The Norman Transcript

February 25, 2013

Homelessness puts extra stress on children

By Joy Hampton
The Norman Transcript

NORMAN — More children are homeless today in Cleveland County than were homeless last year according to recent counts by school and city officials.

“Families are our largest population,” said Food and Shelter for Friends Executive Director April Doshier. “We’re seeing more families homeless for the first time than ever before. What that means is there are moms and children with no place to go. That group, of course, is our top priority.”

Families living paycheck to paycheck often cannot survive a major life crisis such as job loss, illness, or divorce and that can mean children end up homeless.

“We see working families who are doing everything they can to make ends meet. Many single-parent households lack enough funds to pay rent and support their families,” Doshier said.

She believes children are powerfully impacted by homelessness with the reactions varying depending on the age and personality of the child.

“I think young children tend to be very confused about why they have no home,” Doshier said. “Older children tend to take on responsibility on how to fix this. Both of those experiences are very traumatic for children.”

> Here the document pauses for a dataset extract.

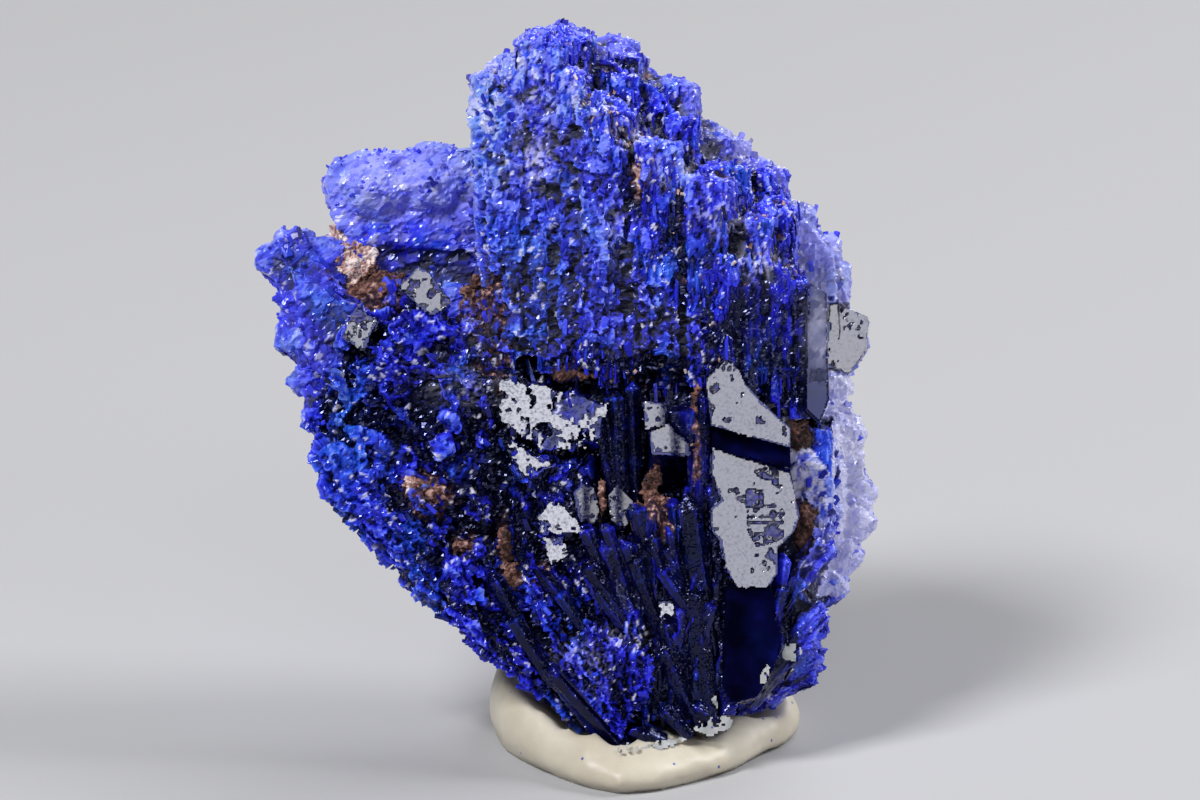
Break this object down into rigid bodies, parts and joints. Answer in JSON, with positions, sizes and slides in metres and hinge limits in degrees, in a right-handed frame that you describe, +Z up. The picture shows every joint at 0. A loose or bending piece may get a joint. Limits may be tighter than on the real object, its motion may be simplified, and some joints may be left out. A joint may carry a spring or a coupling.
{
  "type": "azurite specimen",
  "caption": "Fan-shaped cluster of intergrown deep-blue azurite crystals, standing upright with its root pressed into a soft lump of mineral tack.",
  "frame": {"origin": "middle of the tack pad's flat underside, on the surface it stands on", "axes": "+Z up; -Y towards the display side, where the mirror-faced crystals and the striated crown are; +X to the right as seen from there"},
  "size_m": [0.0255, 0.019, 0.0286],
  "materials": {
    "azurite": "gloss",
    "tack": "matte"
  },
  "bodies": {
    "root": {"azurite_cluster": "azurite", "tack_pad": "tack"}
  },
  "joints": []
}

Not having a secure place to lay their heads at night is only one of the challenges faced by homeless children.

“Children who become homeless miss a lot of school,” Doshier said. “They have a lot of health issues. They have behavioral issues.”

The new national trend toward homelessness prevention and rapid rehousing is geared to help protect children during this very formative time.

“The best thing we can do for them is make their experience with homelessness as short as possible,” Doshier said.

Some families camp at the river or rent motel rooms by the day. Even those who are “couch surfing” — staying with a friend or a relative — are under stress because those situations can be “very temporary,” she said.

Doshier said staying with friends and family is less stable than a shelter situation because those arrangements “can end at any minute.”

“Our shelter is specially designated for families,” she said.

New programs assisted by federal grants provide more comprehensive solutions for homeless families.

“It’s not just money and ‘Good luck’,” she said. “We’re taking families and fully assessing their needs and case management to work toward stability in the long term.”